We at CDN celebrate cars on a daily basis but, of course, we also often look to architecture for inspiration. As with the vehicles we drive, the structures in which we live and work are significant beyond aesthetics; they can be symbols of our values, our culture and our aspirations for the future.

In the late 1960s, BMW was enjoying renewed growth after narrowly escaping bankruptcy and acquisition from Daimler-Benz less than a decade earlier. The company had turned its attention from making expensive, big-engined sports and luxury cars like the 507 to a line of more attainable saloons and coupes. Starting with the Neue Klasse and followed shortly thereafter by the more affordable 02 Series built on a shortened New Class chassis, BMW was gaining ground with not only European customers, but those in America, too.
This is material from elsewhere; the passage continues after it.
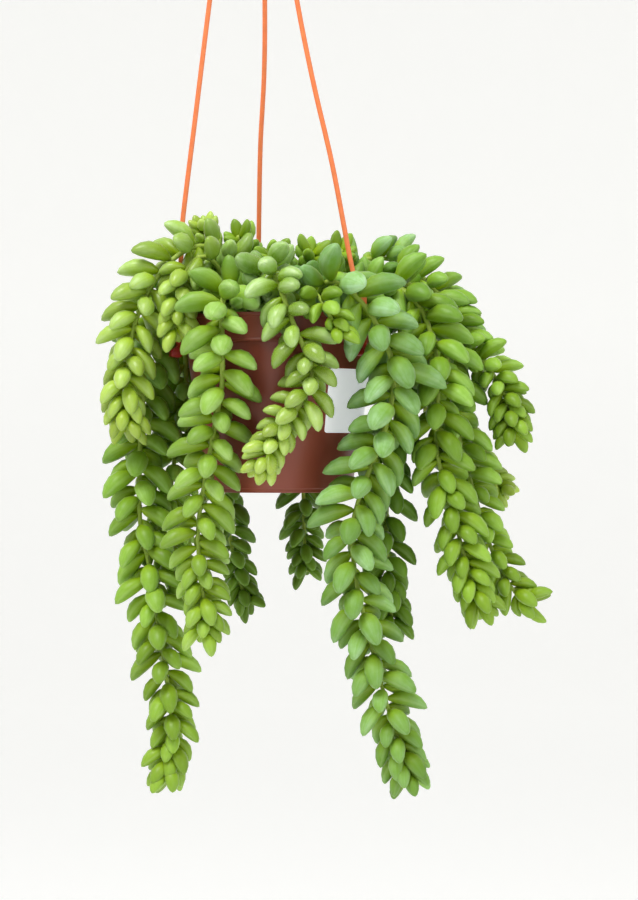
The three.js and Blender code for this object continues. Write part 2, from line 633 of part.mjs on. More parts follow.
// A leaf's few corners, ring by ring: flat on the side towards the stem's tip, with a ridge along its back
function leafRings(leaf) {
  const rings = leaf.length > SMALL_LEAF ? LONG_LEAF_RINGS : SHORT_LEAF_RINGS;
  return rings.map(([t, share]) => RING_CORNERS.map(([u, v]) => leafPoint(leaf, t,
    u * share * leaf.halfWidth, v * share * leaf.halfThickness)));
}

// Points over a leaf's skin, to test what it would touch
function leafSkin(leaf) {
  const points = [leafPoint(leaf, 1, 0, 0), ...leafRings(leaf).flat()];
  for (const t of [0.2, 0.35, 0.5, 0.65, 0.8, 0.92]) {
    const share = leafProfile(t);
    for (let k = 0; k < 6; k += 1) {
      const turn = Math.PI * k / 3;
      points.push(leafPoint(leaf, t, leaf.halfWidth * share * Math.cos(turn),
        leaf.halfThickness * share * Math.sin(turn)));
    }
  }
  return points;
}

function insideLeaf(leaf, point) {
  const offset = point.clone().sub(leaf.foot);
  const t = offset.dot(leaf.along) / leaf.length;
  if (t < 0.03 || t > 1 + CLEARANCE / leaf.length) return false;
  const share = leafProfile(Math.min(t, 0.97));
  const u = offset.dot(leaf.flat) / (leaf.halfWidth * share + CLEARANCE);
  const v = (offset.dot(leaf.bulge) - arched(leaf, t)) / (leaf.halfThickness * share + CLEARANCE);
  return u * u + v * v < 1;
}

// Whether a point lies in the pot's wall, in the soil or too close to either
function insidePot(point) {
  const radius = Math.hypot(point.x, point.y);
  if (point.z > POT_HEIGHT + 1 || point.z < -1) return false;
  if (radius > potRadius(point.z) + 1.3) return false;
  const overSoil = point.z > SOIL_TOP + SOIL_DOME + 1 && radius < RIM_RADIUS - 3.5;
  return !overSoil;
}

// Balls along the bars that leaves must clear: other stems, the strands and the clips
function ballsAlong(carried, step, radius) {
  const distances = evenly(0, carried.total, step);
  return distances.map((distance) => ({ centre: placeOn(carried, distance).point, radius }));
}

function clipBalls({ turn }) {
  const balls = [];
  for (const across of [-3, 0, 3]) {
    for (let z = BAND_BOTTOM - CLIP_DROP; z <= CLIP_TOP; z += 3) {
      const centre = new THREE.Vector3(LIP_RADIUS + 2, across, z).applyAxisAngle(UP, rad(turn));
      balls.push({ centre, radius: z < BAND_BOTTOM ? 5 : 2.4 });
    }
  }
  return balls;
}

function leafIsFree(leaf, owner, placed, balls) {
  const skin = leafSkin(leaf);
  if (skin.some(insidePot)) return false;
  const middle = leafPoint(leaf, 0.5, 0, 0);
  const reach = 0.6 * leaf.length;
  for (const ball of balls) {
    if (ball.owner === owner || middle.distanceTo(ball.centre) > reach + ball.radius + 1) continue;
    if (skin.some((point) => point.distanceTo(ball.centre) < ball.radius + CLEARANCE)) return false;
    if (insideLeaf(leaf, ball.centre)) return false;
  }
  for (const other of placed) {
    if (other.owner === owner || middle.distanceTo(other.middle) > reach + 0.6 * other.length) continue;
    if (skin.some((point) => insideLeaf(other, point))) return false;
    if (other.skin.some((point) => insideLeaf(leaf, point))) return false;
  }
  return true;
}

// Ways to clear a neighbour, in the order tried: a turn round the stem, a change of splay, a smaller leaf
const TRIES = [[0, 0, 1], [14, 0, 1], [-14, 0, 1], [0, -12, 0.95], [0, 12, 0.95], [24, -8, 0.9],
  [-24, -8, 0.9], [0, -20, 0.85], [18, 0, 0.72], [-18, 0, 0.72], [0, -24, 0.6]];

// Two of every three places of the spiral stay open, which keeps the joined solid light
function leavesOf(stem, carried, placed, balls) {
  const draw = seeded(stem.seed);
  const leaves = [];
  let distance = stem.bare;
  for (let number = 0; distance < carried.total - 0.8; number += 1) {
    const size = leafSize(stem, carried, distance) * (1 + SIZE_SPREAD * (2 * draw() - 1));
    const turn = DIVERGENCE * number + TURN_SPREAD * (2 * draw() - 1);
    const closing = TIP_CLOSING * Math.max(0, 1 - (carried.total - distance) / (CLOSING_LENGTHS * stem.leaf));
    const share = (distance - stem.bare) / (carried.total - stem.bare);
    const opened = stem.splay[0] + (stem.splay[1] - stem.splay[0]) * share;
    const splay = opened - closing + SPLAY_SPREAD * (2 * draw() - 1);
    if (number % 3 === 0) {
      for (const [turned, lifted, scaled] of TRIES) {
        const leaf = leafAt(stem, carried, distance, rad(turn + turned), rad(splay + lifted), size * scaled);
        if (!leafIsFree(leaf, stem.name, placed, balls)) continue;
        leaves.push({ ...leaf, owner: stem.name, middle: leafPoint(leaf, 0.5, 0, 0), skin: leafSkin(leaf) });
        break;
      }
    }
    const crowding = 1 - TIP_CROWDING * (1 - toTip(stem, carried, share));
    distance += stem.spacing * size * (START_SPACING - LOST_SPACING * share) * crowding;
  }
  return leaves;
}

function leafSolid(leaf) {
  const ends = [0, 1].map((t) => [leafPoint(leaf, t, 0, 0)]);
  return solid(geometryFromRings([ends[0], ...leafRings(leaf), ends[1]]));
}

function stemSolid(stem, carried, leaves) {
  const section = (_, distance) => circle(stemRadiusAt(carried, distance), STEM_SIDES);
  const bar = sweptBar(carried, evenly(0, carried.total, STEM_STEP), section);
  return wasm.Manifold.union([solid(bar), ...leaves.map(leafSolid)]);
}

function meshOf(name, made, colour, roughness) {
  const geometry = outerGeometry(made);
  geometry.translate(-HANG.x, -HANG.y, -HANG.z);
  geometry.computeVertexNormals();
  const material = new THREE.MeshStandardMaterial({ color: colour, roughness, metalness: 0 });
  const mesh = new THREE.Mesh(geometry, material);
  mesh.name = name;
  return mesh;
}

function plantMeshes() {
  const carriedStems = STEMS.map(stemLine);
  const balls = STEMS.flatMap((stem, i) => ballsAlong(carriedStems[i], BALL_STEP, STEM_RADIUS)
    .map((ball) => ({ ...ball, owner: stem.name })));
  for (const strand of STRANDS) {
    const carried = carriedLine(strandLine(strand), RIGHT);
    balls.push(...ballsAlong(carried, STRAND_BALL_STEP, 0.5 * STRAND_WIDTH), ...clipBalls(strand));
  }
  const placed = [];
  return STEMS.map((stem, i) => {
    const leaves = leavesOf(stem, carriedStems[i], placed, balls);
    placed.push(...leaves);
    return meshOf(stem.name, stemSolid(stem, carriedStems[i], leaves), stem.tint, 0.45);
  });
}

const part = new THREE.Group();
part.add(meshOf('pot', potSolid(), 0xa85a45, 0.4));
part.add(meshOf('soil', soilSolid(), 0x3a2a20, 0.95));
part.add(meshOf('label', labelSolid(), 0xf2f2f0, 0.6));
part.add(meshOf('hook', hookSolid(), 0xee7444, 0.4));
for (const strand of STRANDS) part.add(meshOf(strand.name, strandSolid(strand), 0xee7444, 0.4));
part.add(...plantMeshes());

export default part;
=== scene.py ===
import math

import bpy
import numpy as np
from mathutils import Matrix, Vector


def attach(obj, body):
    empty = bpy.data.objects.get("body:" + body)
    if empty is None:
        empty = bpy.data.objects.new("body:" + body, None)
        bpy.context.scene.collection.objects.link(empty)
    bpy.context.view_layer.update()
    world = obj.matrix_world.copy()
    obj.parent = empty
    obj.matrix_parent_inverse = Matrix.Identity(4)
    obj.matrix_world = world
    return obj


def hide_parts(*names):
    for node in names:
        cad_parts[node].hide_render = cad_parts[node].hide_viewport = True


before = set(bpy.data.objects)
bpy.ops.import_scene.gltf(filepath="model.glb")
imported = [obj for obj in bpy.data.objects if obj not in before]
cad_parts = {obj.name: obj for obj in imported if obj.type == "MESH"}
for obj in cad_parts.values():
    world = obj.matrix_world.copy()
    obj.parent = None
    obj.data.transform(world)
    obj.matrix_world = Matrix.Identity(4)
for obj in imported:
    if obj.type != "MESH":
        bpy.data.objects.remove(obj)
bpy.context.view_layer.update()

bl_info = {
    "name": "Hanging Burro's Tail",
    "version": (1, 0, 0),
    "blender": (4, 5, 0),
    "location": "View3D > Sidebar > Plant",
    "description": "Dresses a packed trailing succulent in its hanging pot with leaves, plastic and soil",
    "category": "Object",
}

# Pot, in millimetres from the foot up, with the pot's axis at X = Y = 0
POT_HEIGHT = 105.0
RIM_RADIUS = 59.9
LIP_RADIUS = 60.7
LIP_HEIGHT = 2.6
LIP_SLOPE = 0.3
BAND_BOTTOM = 88.0
BAND_STEP = 1.9
BEAD_HEIGHT = 1.5
BEAD_DEPTH = 0.5
BEAD_SLOPES = (0.2, 0.4)
BASE_RADIUS = 43.6
BODY_TOP_RADIUS = 56.6
FOOT_INSET = 0.9
FOOT_HEIGHT = 2.6
FOOT_SLOPE = 0.4
FOOT_RING = 8.0
FLOOR_UNDERSIDE = 1.6
WALL = 1.2
POT_EDGE = 0.5
POT_SIDES = 144
DRAIN_RADIUS = 3.5
DRAIN_CIRCLE = 24.0
DRAIN_COUNT = 6
DRAIN_SIDES = 24

# Gap between touching pieces, and the soil: its crown, its ripples as waves in radians to a millimetre, and
# its loose crumbs. A pair is the least of what is drawn at random and how much more it may be
SEAT = 0.3
SOIL_TOP = 96.0
SOIL_DOME = 2.5
SOIL_CROWN = 3.5
SOIL_EDGE_DROP = 1.5
SOIL_SHOULDER = 2.0
SOIL_SIDES = 120
SOIL_RINGS = 46
SOIL_RING_GAPS = (0.4, 0.6)
SOIL_SEED = 907
WAVES = 14
WAVE_RATES = (0.5, 1.3)
WAVE_HEIGHT = 0.18
WAVE_SINK = 0.6
CRUMBS = 620
CRUMB_SEED = 613
CRUMB_INSET = 2.0
CRUMB_SIZES = (0.7, 1.5)
CRUMB_STRETCH = (0.7, 0.6)
CRUMB_CORNERS = (0.8, 0.4)
CRUMB_LIFT = 0.1
HOLE_DEPTH = 11.0
STEM_RISE = (1, 8)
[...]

Over the next years, the company produced several models, including the 2000 CS and 2002, with design led by Wilhelm Hofmeister – as in BMW’s signature rear window kink. A growing workforce meant more office space, and in 1966 BMW began the search for designs for a new administrative building in its already-dense neighbourhood of Schwabing in northwestern Munich.

At the same time, Munich was planning to host the 1972 Olympics, a symbolic welcoming, of sorts, of Munich and greater Germany back into the global community after the atrocities of World War II. “That whole time period was very important for the nation as a whole and they looked toward Munich,” Chris Bangle, the brand’s chief of design from 1999 to 2009, told us.